En un entorno de piedras y escondites vemos a las marmotas. Todavía están peludas, pues acaban de salir del invierno. Se llaman entre sí con silbidos mientras posan sobre dos patas; luego, corren asustadas en busca de refugio. Camuflado entre las rocas veo al culpable de tanto alboroto: un coyote que husmea el área.

A 3.000 metros de altitud encontramos el Milner Pass, división de las aguas continentales. Cuando llueve, las gotas que caen a mi derecha seguirán rumbo al río Missouri, luego al Mississippi para terminar en el Golfo de México, en el Océano Atlántico. Por el contrario, las gotas que caen a la izquierda irán al río Colorado, pasarán por el Gran Cañón y llegarán al Golfo de California, en el Océano Pacífico.

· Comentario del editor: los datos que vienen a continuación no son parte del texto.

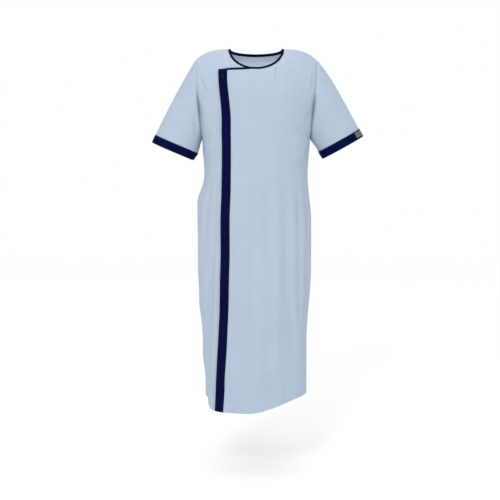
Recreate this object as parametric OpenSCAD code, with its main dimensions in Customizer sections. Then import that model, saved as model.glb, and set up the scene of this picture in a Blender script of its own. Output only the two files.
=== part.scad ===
// Wraparound patient gown in the shape it has when worn, hollow inside.
// The origin is the centre of the neck at the height of the two neck points.
// +Z is up, the front faces -Y and +X is the wearer's left.

/* [Body] */
// Neck point to the lowest point of the front hem
gown_length = 1243; // [1150:1:1350]
// Lowest point of the front hem to the hem at the right side seam
right_hem_rise = 38; // [30:1:50]
// Lowest point of the front hem to the hem at the left side seam
left_hem_rise = 48; // [38:1:55]
// Lowest point of the front hem to the back hem
back_hem_rise = 28; // [15:1:50]
// Half of the width at the chest, below the arms
chest_half = 178; // [165:1:190]
// Extra half width at the hips
hip_ease = 19; // [5:1:25]
// Shift of the hips towards the wearer's right
hip_shift = 5; // [0:1:8]
// Neck centre to the chest
front_depth = 140; // [125:1:150]
// Neck centre to the shoulder blades
back_depth = 112; // [100:1:125]
// How far the skirt front comes in at the hem
skirt_taper = 12; // [0:1:20]
// Roundness of the body's outline, where 2 is an ellipse
outline_power = 2.3; // [2.0:0.1:2.6]

/* [Shoulders and neck] */
// Half of the width between the neck points
neck_half = 88; // [84:1:94]
// Front neckline below the neck points
neck_drop_front = 68; // [55:1:80]
// Back neckline below the neck points
neck_drop_back = 14; // [10:1:20]
// Neck centre to the top of the armhole
shoulder_half = 208; // [200:1:220]
// Top of the armhole below the neck points
shoulder_drop = 37; // [30:1:45]
// Neck centre to the underarm
underarm_half = 185; // [180:1:195]
// Underarm below the neck points
underarm_drop = 302; // [280:1:320]
// Half of the front to back size of the armhole
armhole_half_depth = 76; // [65:1:85]

/* [Sleeves] */
// Centre of the right cuff's end, sideways from the neck centre
right_cuff_out = 285; // [275:1:295]
// Centre of the right cuff's end, below the neck points
right_cuff_drop = 347; // [335:1:355]
// Angle between the right sleeve and the vertical
right_sleeve_tilt = 23; // [18:1:28]
// Centre of the left cuff's end, sideways from the neck centre
left_cuff_out = 299; // [290:1:310]
// Centre of the left cuff's end, below the neck points
left_cuff_drop = 333; // [325:1:345]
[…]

Al llegar al área de humedales vemos las represas creadas por los castores, animales que dan dinamismo a un hábitat lleno de agua, nutrientes y vida. Aunque este ecosistema solo cubre el 3% del estado de Colorado, da refugio a la mayoría de vida silvestre. Así termina nuestro plato fuerte en las Montañas Rocosas, pero aún nos queda el postre. El segundo día lo dedicaremos a lagos y cascadas ocultos en los bosques de montaña.

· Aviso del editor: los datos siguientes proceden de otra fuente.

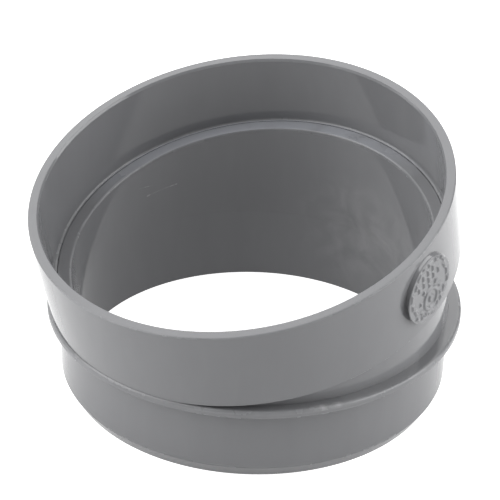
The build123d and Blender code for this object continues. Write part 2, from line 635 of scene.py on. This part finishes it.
def floor_piece():
    """A plain pale floor. It looks white, and what it throws on the object fades towards the camera."""
    bpy.ops.mesh.primitive_circle_add(
        vertices=96, radius=FLOOR_RADIUS, fill_type="NGON", location=(0, 0, 0)
    )
    floor = bpy.context.object
    floor.name = "floor"
    material = bpy.data.materials.new("pale_floor")
    material.use_nodes = True
    nodes = Nodes(material)
    surface = material.node_tree.nodes["Principled BSDF"]
    surface.inputs["Base Color"].default_value = (0.7, 0.7, 0.7, 1)
    surface.inputs["Roughness"].default_value = 0.9
    surface.inputs["Emission Color"].default_value = (1, 1, 1, 1)
    nearness = nodes.vector("DOT_PRODUCT", nodes.vector("NORMALIZE", nodes.place), toward(0, 0))
    glow = nodes.remap(nearness, 1.0, 0.0, 0.0, FLOOR_GLOW)
    distance = nodes.vector("LENGTH", nodes.place)
    beside = nodes.number("GREATER_THAN", distance, spigot_radius * MM)
    thrown = nodes.mix(beside, HOLE_GLOW, glow)
    camera_ray = nodes.add("ShaderNodeLightPath").outputs["Is Camera Ray"]
    nodes.feed(nodes.mix(camera_ray, thrown, FLOOR_WHITE), surface.inputs["Emission Strength"])
    floor.data.materials.append(material)


def soft_box(name, azimuth, elevation, width, height, radiance):
    """A square-edged light panel that faces the object, sized in degrees as the object sees it."""
    panel = bpy.data.lights.new(name, "AREA")
    panel.shape = "RECTANGLE"
    panel.size = 2 * LIGHT_DISTANCE * tan(radians(width / 2))
    panel.size_y = 2 * LIGHT_DISTANCE * tan(radians(height / 2))
    panel.energy = radiance * pi * panel.size * panel.size_y
    holder = bpy.data.objects.new(name, panel)
    direction = toward(azimuth, elevation)
    holder.location = direction * LIGHT_DISTANCE
    holder.rotation_euler = direction.to_track_quat("Z", "Y").to_euler()
    holder.visible_camera = False
    bpy.context.scene.collection.objects.link(holder)


def studio_light():
    """White surroundings for the camera, a dim fill and four soft boxes for the object."""
    world = bpy.data.worlds.new("studio")
    bpy.context.scene.world = world
    world.use_nodes = True
    nodes, links = world.node_tree.nodes, world.node_tree.links
    strength = nodes.new("ShaderNodeMapRange")
    strength.inputs["To Min"].default_value = FILL_LIGHT
    strength.inputs["To Max"].default_value = BACKDROP_WHITE
    links.new(nodes.new("ShaderNodeLightPath").outputs["Is Camera Ray"], strength.inputs["Value"])
    background = nodes["Background"]
    background.inputs["Color"].default_value = (1, 1, 1, 1)
    links.new(strength.outputs["Result"], background.inputs["Strength"])
    for name, settings in SOFT_BOXES.items():
        soft_box(name, *settings)


def camera():
    """The camera, rolled a little about its line of sight."""
    roll = radians(CAMERA_ROLL)
    back = toward(0, CAMERA_ELEVATION)
    right = toward(90, 0)
    up = back.cross(right)
    tilted_right = right * cos(roll) + up * sin(roll)
    tilted_up = up * cos(roll) - right * sin(roll)
    lens = bpy.data.cameras.new("camera")
    lens.lens = FOCAL_LENGTH
    lens.sensor_width = SENSOR_WIDTH
    lens.clip_start = 0.01
    lens.clip_end = 20
    taker = bpy.data.objects.new("camera", lens)
    turn = Matrix((tilted_right, tilted_up, back)).transposed().to_4x4()
    place = (Vector(CAMERA_TARGET) + back * CAMERA_DISTANCE) * MM
    taker.matrix_world = Matrix.Translation(place) @ turn
    bpy.context.scene.collection.objects.link(taker)
    bpy.context.scene.camera = taker


floor_piece()
studio_light()
camera()
bpy.context.scene.view_settings.view_transform = "Standard"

El día comienza temprano, debido al trabajo de los pájaros carpinteros, que escuchamos desde nuestra carpa. Ellos prefieren los bosques maduros boreales para labrar sus nidos. Después de un desayuno caliente tomamos la carretera hacia Bear Lake Road y de pronto notamos mucho movimiento entre los turistas, lo cual significa que está pasando algo interesante: una madre alce y su cría (moose) pastan tranquilamente en medio de un pequeño humedal. Los observamos en silencio para que no huyan, pero ellos se acercan a nuestro sendero ignorando nuestra presencia y el clic de las cámaras. Hubo una época en que escasearon los alces en las Rocosas, pero ahora se ven con frecuencia gracias a un buen manejo del área silvestre. Ellos son los miembros más grandes de la familia de los venados y suelen permanecer mucho tiempo en el mismo lugar, así que son fáciles de ver.

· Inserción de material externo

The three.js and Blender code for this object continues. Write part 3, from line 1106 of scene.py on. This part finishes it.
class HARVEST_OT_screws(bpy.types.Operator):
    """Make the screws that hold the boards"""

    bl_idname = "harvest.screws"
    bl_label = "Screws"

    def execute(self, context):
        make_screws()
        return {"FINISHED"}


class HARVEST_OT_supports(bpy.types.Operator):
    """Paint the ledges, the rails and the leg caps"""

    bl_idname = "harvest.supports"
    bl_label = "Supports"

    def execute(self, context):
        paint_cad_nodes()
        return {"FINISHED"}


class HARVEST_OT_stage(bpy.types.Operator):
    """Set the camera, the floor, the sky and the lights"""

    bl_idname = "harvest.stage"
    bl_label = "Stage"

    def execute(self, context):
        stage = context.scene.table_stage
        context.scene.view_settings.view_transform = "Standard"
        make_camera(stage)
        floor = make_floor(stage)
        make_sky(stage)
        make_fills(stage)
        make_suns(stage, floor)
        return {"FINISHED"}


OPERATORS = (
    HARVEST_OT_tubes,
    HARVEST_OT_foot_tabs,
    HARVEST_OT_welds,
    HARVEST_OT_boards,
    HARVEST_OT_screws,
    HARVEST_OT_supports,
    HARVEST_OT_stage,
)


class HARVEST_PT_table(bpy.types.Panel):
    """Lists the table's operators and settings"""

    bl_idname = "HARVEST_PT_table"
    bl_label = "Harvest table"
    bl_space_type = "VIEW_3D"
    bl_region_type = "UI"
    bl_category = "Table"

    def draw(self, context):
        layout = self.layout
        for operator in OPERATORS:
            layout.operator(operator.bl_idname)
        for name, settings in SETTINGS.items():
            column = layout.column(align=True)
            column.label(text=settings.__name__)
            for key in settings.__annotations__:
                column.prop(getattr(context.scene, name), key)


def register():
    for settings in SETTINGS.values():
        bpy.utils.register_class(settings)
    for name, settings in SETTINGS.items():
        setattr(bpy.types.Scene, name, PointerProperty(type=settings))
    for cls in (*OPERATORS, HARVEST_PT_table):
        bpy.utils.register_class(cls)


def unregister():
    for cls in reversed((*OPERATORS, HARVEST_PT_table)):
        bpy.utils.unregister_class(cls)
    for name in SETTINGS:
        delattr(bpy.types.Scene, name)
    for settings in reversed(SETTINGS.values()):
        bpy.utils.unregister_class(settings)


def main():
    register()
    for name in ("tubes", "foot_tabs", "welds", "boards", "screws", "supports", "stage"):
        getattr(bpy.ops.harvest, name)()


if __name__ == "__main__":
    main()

Al final dejamos el auto y tomamos el sendero de Bear Lake hacia Emerald Lake, que pasa por varios otros lagos. Cruzamos pequeños riachuelos de aguas frías y cristalinas, y tras casi un kilómetro encontramos de frente a Nymph, un hermoso lago bordeado de flores amarillas que brillan con el sol. Un kilómetro más y llegamos al Dream, el lago soñado, en donde las filosas cimas rocosas, todavía con rastros del invierno, se reflejan en el agua turquesa, creando un efecto doblemente hermoso.

Por allí vemos una curiosa liebre de las nieves (snowshoe hare) que se asoma entre la hierba. Está cambiando su atuendo blanco de invierno por uno marrón de verano. Seguimos el sendero un poco más de un kilómetro para llegar a Emerald Lake. La llegada es impresionante: frente a nosotros lucen imponentes el Hallett Peak y la montaña Flattop. Viene un tiempo de contemplación, que nunca es suficiente, hasta que escuchamos a lo lejos el sonido de una cascada que viene desde el glaciar Tyndall. En la tarde tomamos el sendero de Alberta Falls. Aunque es solo de poco más de un kilómetro, todo a nuestro alrededor es tan enorme: piedras, pinos, montañas y por supuesto la cascada, que somos apenas una pequeñez en medio de tanta inmensidad.

Durante el tercer y último día tomamos el Old Fall River Road, abierto en 1920, que fue la primera vía a la tundra alpina del parque. Nos regala los cachos más grandes que hemos visto en el parque y una impresionante vista del Fall River Cirque, lugar de nacimiento de los glaciares que forjaron estas montañas.

Ya para irnos, bajamos lentamente disfrutando cada centímetro de paisaje. Abajo, entre las flores amarillas, un grupo de venados con cachos más chicos asoma curiosamente detrás de un arbusto, uno de ellos me mira con atención, como si supiera que ya me voy, que lo recordaré y que siempre querré volver.